Some relationships seem to adjust quite naturally to those developing changes. Some flourish and our growth is cherished within the relationship. Others don’t adjust easily, or find themself in conflict and some relationships sadly don’t survive.
It’s really challenging when our relationships begin to feel uncomfortable. The assumption many of us make is that this means something has gone wrong or that we’re doing something wrong.
If people are unhappy when we say no, we might assume we are being selfish. If someone is disappointed, perhaps we feel we’ve made a mistake. Or if a relationship feels different, perhaps we believe we’ve damaged it.
These moments may pull us back to our familiar ways, but actually these moments can be pivotal points of learning about ourself, relationships and in particular who we are in the relationships around us. They are an opportunity to stay steady, and observe.
Becoming more ourself often involves letting go of identities we once relied upon:
The reliable one. The easy-going one. The fixer. The peacemaker.
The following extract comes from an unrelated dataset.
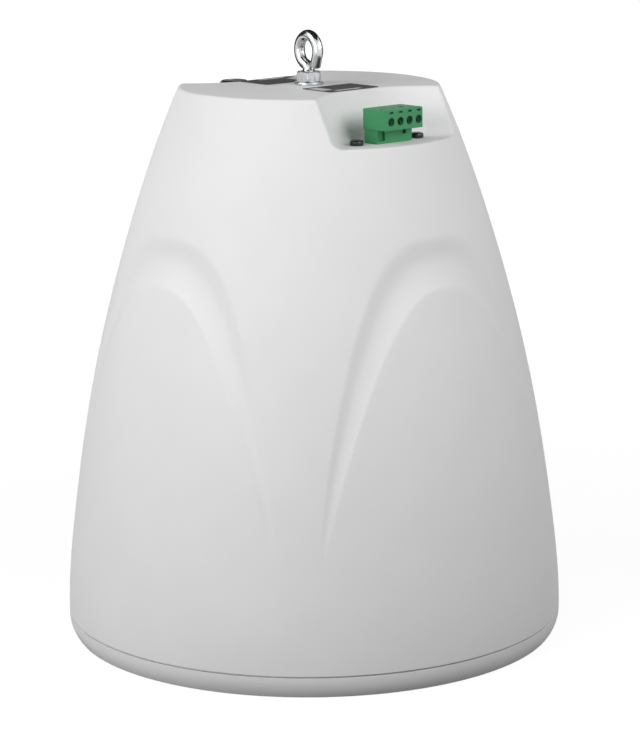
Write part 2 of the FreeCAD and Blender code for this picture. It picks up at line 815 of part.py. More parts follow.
def spider():
    """The corrugated suspension that centres the coil."""
    z = driver_z + frame_shelf_up
    r0 = coil_r + former_t
    r1 = frame_shelf_r - frame_t
    pitch = (r1 - spider_land - r0) / spider_waves
    low = []
    for i in range(2 * spider_waves + 1):
        low.append((r0 + i * pitch / 2, z - paper_t - (spider_depth if i % 2 else 0.0)))
    low.append((r1, z - paper_t))
    high = [(r, h + paper_t) for r, h in reversed(low)]
    return revolve(low + high)


def top_plate():
    return tube(top_plate_r, coil_r + former_t + winding_t + plate_gap, top_plate_z, magnet_z)


def magnet():
    return tube(magnet_r, magnet_bore_r, magnet_z, yoke_z)


def yoke():
    """The back plate and the pole piece, turned from one blank."""
    pole_r = coil_r - pole_gap
    face_z = top_plate_z - pole_proud
    back_z = yoke_z + yoke_t
    return revolve([
        (0, face_z), (pole_r - pole_edge, face_z), (pole_r, face_z + pole_edge), (pole_r, yoke_z),
        (top_plate_r - pole_edge, yoke_z), (top_plate_r, yoke_z + pole_edge), (top_plate_r, back_z),
        (0, back_z)])


def port_tube(at):
    r_out = port_bore_r + port_wall
    pipe = revolve([
        (port_bore_r + port_flare, baffle_z - port_lip_t), (r_out + port_lip, baffle_z - port_lip_t),
        (r_out + port_lip, baffle_z), (r_out, baffle_z), (r_out, baffle_z + port_len),
        (port_bore_r, baffle_z + port_len), (port_bore_r, baffle_z + port_flare_h)])
    pipe.translate(Vector(at.x, at.y, 0))
    return pipe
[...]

The one who never needs anything. The one who keeps everyone happy.
These identities rarely appear from nowhere. Most of them served a purpose at some point and helped us feel that we belong. They helped us feel valued and they helped us navigate families, friendships, workplaces and communities.
They became part of how we understood ourselves. And if they still feel good, then who’s to say we should be any different. But when these identities no longer fit us, no longer serve us, then usually we seek to change them – consciously or otherwise. And that can feel surprisingly unsettling.
Even when the change is positive - necessary even - part of us may still miss who we used to be. Not because that version of us was healthier, but because it was familiar.
I sometimes think we underestimate how much of our lives are shaped by an ongoing negotiation between authenticity and belonging.
Popular culture tends to present authenticity as though it should be easy: Just be yourself. Say what you think. Stop caring what other people think. Live your truth.
But the trouble is that human beings are relational creatures. We are wired for connection and we are affected by acceptance and rejection. We care about what happens in our relationships because relationships matter.
So when people confidently declare that they don’t care whether anyone likes them, I often wonder whether that is entirely true. Maybe it is, but maybe it’s also another form of self-protection.
For many of us, I suspect the reality is more nuanced and that we do care, deeply.
We care what our family thinks. We care whether our friends understand us. We care whether the people we love approve of our decisions.
We care because connection matters.
I’m not convinced that the goal is to get to a place where we don’t care about other people’s opinions. I wonder if it’s more about caring without handing over responsibility for who we are?
Can we tolerate disappointment, disagreement or misunderstanding without abandoning ourselves in response?
Can we acknowledge the pull of belonging without allowing it to dictate every choice we make?
I don’t think these questions have nice neat answers and that’s because authenticity and belonging are both legitimate human needs.
Most of us DO want to be accepted. Most of us also want to be known and seen for who we truly are.
In some relationships those desires sit comfortably alongside one another. In others they don’t.
There are moments in life when becoming more fully ourselves means discovering that certain expectations that we accepted now no longer fit.
We carry with us the ideas about the kind of friend, parent, partner, sibling, colleague, neighbour or family member we should be. We carry ideas about the relationships we should have and what they should look like. Those expectations come from other people, environments we spend time in, culture and the societal systems in place around us.
Often, we don’t realise how strongly we’re holding these expectations until we begin to question them.
Doing so, and choosing not to bend to those expectations, can feel like loss. It IS a loss. It’s not necessarily the loss of the relationship itself, but the loss of the imagined version we had of what it was or could be. It’s the loss of the hoped-for version and the story we were telling ourselves about how things would be.
And that’s the grief that we might feel in accepting what is instead of continuing to chase what we thought should or could be.
Letting go sits alongside becoming; letting go of what no longer fits, where we thought we should be, or who we thought we ought to be.
Becoming ourself is an ongoing process of returning to ourselves. It’s an ongoing questioning of inherited assumptions and it’s a continual balancing of our need for connection with our need for integrity.
I think it’s less about fully resolving the tension between fitting in and being authentic and more about becoming able to live within that tension.
It’s about recognising that we may care what people think and yet still uphold our boundaries. Or we might feel the pull of old expectations and still choose differently.
The process of becoming ourself is where we find the strength in being ourself. I think there's something quietly remarkable about a person who keeps choosing themselves anyway — friction, grief and all.
It's not easy. But neither is staying small. And I know which one I'd rather be ‘wrecked’ by.